Clouds appear puffy and white with shades of gray the way they do in the paintings of Turner and Constable above the stack of three-level Victorians at the corner of Cowcross and St. John. To sit at a table under an awning at a café here in London is basically to resign oneself to inhalation of secondhand smoke. I see little evidence of Glastonbury and Windsor and the other acid-fueled free festivals of the 1970s remaining here in England’s cultural DNA. The same goes for Madchester and late-80s / early-90s rave culture. The neoliberal counter-reformation has wiped clear near about every last trace of these consciousness-expanding influences, allowing Her Majesty’s loyal subjects to throw themselves whole-hog again into their old habit of killing one another with cigarettes and drink.
Having finished Sword of Wisdom, I spend the first part of my sixth day at the British Library dipping into Jeff Nuttall’s Pig, a book written in the afterglow of Ulysses and Naked Lunch.

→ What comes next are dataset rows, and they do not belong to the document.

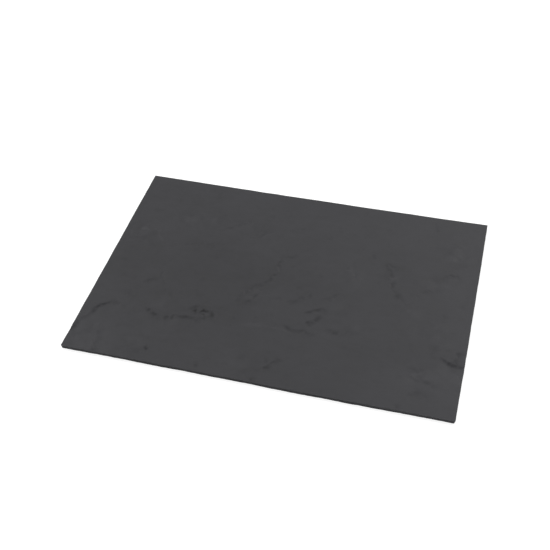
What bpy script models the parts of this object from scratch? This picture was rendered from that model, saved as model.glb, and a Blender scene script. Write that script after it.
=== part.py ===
"""A slate slab for Blender 4.5: one riven sheet of dark slate, lying on its underside.

Lengths are in metres and +Z is up. +X runs along the longer side and +Y away from the viewer. The origin
is the middle of the underside. The slab was split along the slate's cleavage, so each face is almost
level, with low ledges where one lamina breaks off and the next one shows.
"""
import bmesh
import bpy
import numpy as np

MM = 0.001

# The slab
LENGTH = 350 * MM
WIDTH = 245 * MM
THICKNESS = 4.5 * MM

# The sides: sawn nearly straight, then dressed, which left them leaning in towards the underside
UNDERCUT = 0.4 * MM
LAMINA_LENGTH = 9 * MM
LAMINA_FLATTENING = 8
LAMINA_UNEVENNESS = 0.25
SIDE_RAGGEDNESS = 0.22 * MM
TRIMMED_WITHIN = 12 * MM
BACK_HOLLOW = 0.8 * MM
FRONT_BULGE = 0.45 * MM
FRONT_BULGE_AT = 57 * MM
FRONT_BULGE_SPREAD = 45 * MM
RIGHT_CROWN = 0.35 * MM

# The lie of the faces: broad waves, and the sag of the top below its highest lamina
WAVE_HEIGHT = 0.13 * MM
WAVE_SIZES = (95 * MM, 38 * MM)
UNDERSIDE_REST_LEVEL = 0.10 * MM
FLAT_MIDDLE_RADIUS = 40 * MM

# The faceting: cells of the first grid, the border along the sides, and where cells are halved
CELL = 10 * MM
BORDER = 3 * MM
SIDE_LAMINAE = 3
LONG_BORDER_EDGE = 6 * MM
REFINE_WITHIN = (7.0 * MM, 2.8 * MM)
LEVEL_ANGLE = 0.0005

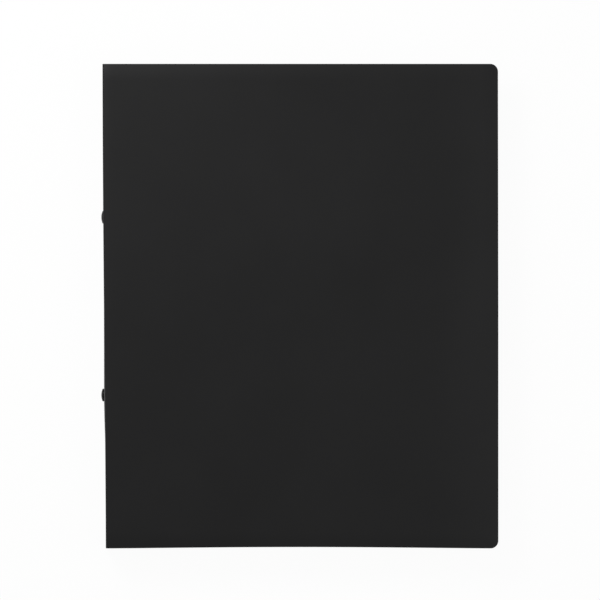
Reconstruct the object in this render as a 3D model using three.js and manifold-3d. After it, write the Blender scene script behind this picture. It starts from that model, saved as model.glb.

This being a research junket, though, there’s only so much a’ that one can take, so I shift gears and thumb through another of Nuttall’s books, a hippie manifesto of sorts called Bomb Culture. At the end of the book’s preface, Nuttall writes, “What can be said in words about how the vat was brought to the boil I hope to have put down in the following pages” (Bomb Culture, p. 10). Nuttall’s book antedates Dick Hebdige’s Subculture: The Meaning of Style by a decade, feels more directly immersed in and connected with the hip counterculture than the latter, and says all that the latter says, only with knife-sharp clarity and glamour galore.
On the train again headed back to London after a lovely time in Cornwall. We toured the hills and fields, dined on regional fare — baps, fish and chips, pasties, clotted cream, cones of Cornish whippy — communed with ducks, geese, crows, and seagulls, not to mention dogs, dogs, all manner of canine, Boscastle is a doglovers’ paradise — plus wildflowers, we mustn’t forget wildflowers, hedgerows dotted with dainty purple foxgloves and daisies, with time set aside Saturday night, after all this Arcadian hiking and lazing about, for a candlelit evening tour of the Museum of Witchcraft and Magic. Among the displays of charms and potions and wishing mirrors, the items that most intrigued me were the colorful Golden Dawn artifacts and the ornate robe worn in rituals performed by Argentum Astratum.
“A bit of peace” as I sit on a slate bench beside a stream, flies and potato bugs visiting on occasion but nevertheless respecting my space, allowing me to stare off into the shadows of the woods across the way. Earlier in the day I peeked into Merlin’s cave and glimpsed ancient Arthurian ruins along the coast of Tintagel. It pleases me immensely to think as Ithell Colquhoun did, viewing Cornwall in mythic terms, imagining time-traveling Druids and phantom islands shrouded in mist and communities settled by survivors of doomed kingdoms and sunken lands of yore.
Trees, fields, pastoral countryside gleanings as fellow rail passengers sip their mimosas and cackle and carp above cans of Diet Coke. The current flat is an improvement over the former — many-windowed, all mod cons, like the observation deck of a starship — but because of its location on a busy road, the raucous sounds of the urban core fill the space day and night. Let us go, then, on a vacation from our vacation. Due to my assigned seat here on the train to Cornwall, I find myself sharing in what Philip K. Dick called “the great secret,” or the knowledge that we are moving backward in time. A driver meets us at the station and takes us along winding narrow hedgerow-lined roads to the wild and windy coast.